**Your objective:**
Extract the data exactly, missing nothing.
# # # # #
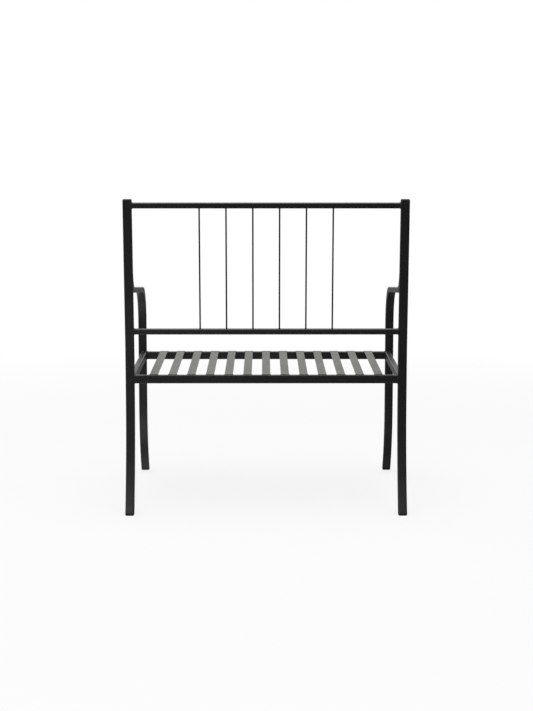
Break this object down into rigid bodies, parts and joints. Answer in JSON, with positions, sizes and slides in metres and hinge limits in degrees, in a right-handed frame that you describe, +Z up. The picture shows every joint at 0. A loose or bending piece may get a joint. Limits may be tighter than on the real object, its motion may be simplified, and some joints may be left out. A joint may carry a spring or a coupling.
{
  "type": "garden lounge chair",
  "caption": "Garden lounge chair of bent steel tube with curved feet, sloping arms, a seat of flat bars and a leaning back of thin round rods.",
  "frame": {"origin": "on the floor, at the centre of the bottom of the chair's bounding box", "axes": "+Z up, the chair's front faces -Y, +X is the sitter's left; the chair is symmetric left to right"},
  "size_m": [0.74, 0.6138, 0.8265],
  "materials": {
    "frame_coat": "black powder coat, fine satin texture",
    "plug_plastic": "moulded black plastic, matte"
  },
  "bodies": {
    "root": {"left_rear_post": "frame_coat", "right_rear_post": "frame_coat", "left_arm_and_front_leg": "frame_coat", "right_arm_and_front_leg": "frame_coat", "seat_rear_rail": "frame_coat", "seat_front_rail": "frame_coat", "seat_left_rail": "frame_coat", "seat_right_rail": "frame_coat", "seat_slat_01": "frame_coat", "seat_slat_02": "frame_coat", "seat_slat_03": "frame_coat", "seat_slat_04": "frame_coat", "seat_slat_05": "frame_coat", "seat_slat_06": "frame_coat", "seat_slat_07": "frame_coat", "seat_slat_08": "frame_coat", "seat_slat_09": "frame_coat", "seat_slat_10": "frame_coat", "seat_slat_11": "frame_coat", "seat_slat_12": "frame_coat", "seat_slat_13": "frame_coat", "back_top_rail": "frame_coat", "back_lower_rail": "frame_coat", "back_spindle_1": "frame_coat", "back_spindle_2": "frame_coat", "back_spindle_3": "frame_coat", "back_spindle_4": "frame_coat", "back_spindle_5": "frame_coat", "back_spindle_6": "frame_coat", "left_rear_foot_plug": "plug_plastic", "right_rear_foot_plug": "plug_plastic", "left_front_foot_plug": "plug_plastic", "right_front_foot_plug": "plug_plastic", "left_post_cap": "plug_plastic", "right_post_cap": "plug_plastic"}
  },
  "joints": []
}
# # # # #
**Worked answer:**
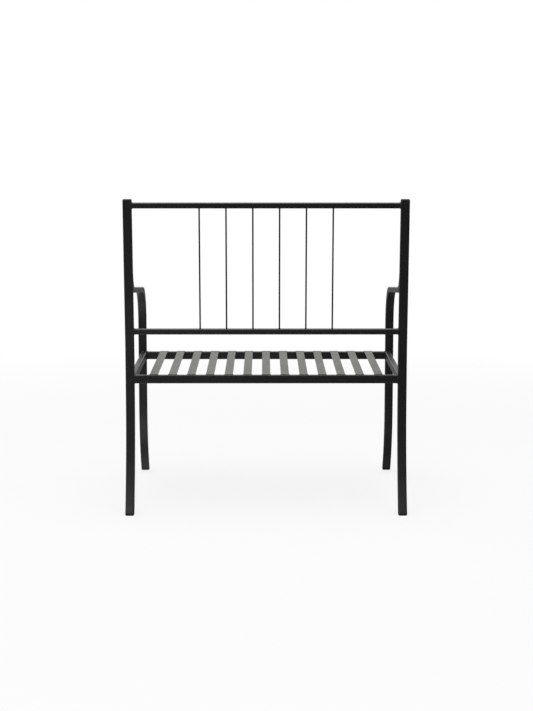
Break this object down into rigid bodies, parts and joints. Answer in JSON, with positions, sizes and slides in metres and hinge limits in degrees, in a right-handed frame that you describe, +Z up. The picture shows every joint at 0. A loose or bending piece may get a joint. Limits may be tighter than on the real object, its motion may be simplified, and some joints may be left out. A joint may carry a spring or a coupling.
{
  "type": "garden lounge chair",
  "caption": "Garden lounge chair of bent steel tube with curved feet, sloping arms, a seat of flat bars and a leaning back of thin round rods.",
  "frame": {"origin": "on the floor, at the centre of the bottom of the chair's bounding box", "axes": "+Z up, the chair's front faces -Y, +X is the sitter's left; the chair is symmetric left to right"},
  "size_m": [0.74, 0.6138, 0.8265],
  "materials": {
    "frame_coat": "black powder coat, fine satin texture",
    "plug_plastic": "moulded black plastic, matte"
  },
  "bodies": {
    "root": {"left_rear_post": "frame_coat", "right_rear_post": "frame_coat", "left_arm_and_front_leg": "frame_coat", "right_arm_and_front_leg": "frame_coat", "seat_rear_rail": "frame_coat", "seat_front_rail": "frame_coat", "seat_left_rail": "frame_coat", "seat_right_rail": "frame_coat", "seat_slat_01": "frame_coat", "seat_slat_02": "frame_coat", "seat_slat_03": "frame_coat", "seat_slat_04": "frame_coat", "seat_slat_05": "frame_coat", "seat_slat_06": "frame_coat", "seat_slat_07": "frame_coat", "seat_slat_08": "frame_coat", "seat_slat_09": "frame_coat", "seat_slat_10": "frame_coat", "seat_slat_11": "frame_coat", "seat_slat_12": "frame_coat", "seat_slat_13": "frame_coat", "back_top_rail": "frame_coat", "back_lower_rail": "frame_coat", "back_spindle_1": "frame_coat", "back_spindle_2": "frame_coat", "back_spindle_3": "frame_coat", "back_spindle_4": "frame_coat", "back_spindle_5": "frame_coat", "back_spindle_6": "frame_coat", "left_rear_foot_plug": "plug_plastic", "right_rear_foot_plug": "plug_plastic", "left_front_foot_plug": "plug_plastic", "right_front_foot_plug": "plug_plastic", "left_post_cap": "plug_plastic", "right_post_cap": "plug_plastic"}
  },
  "joints": []
}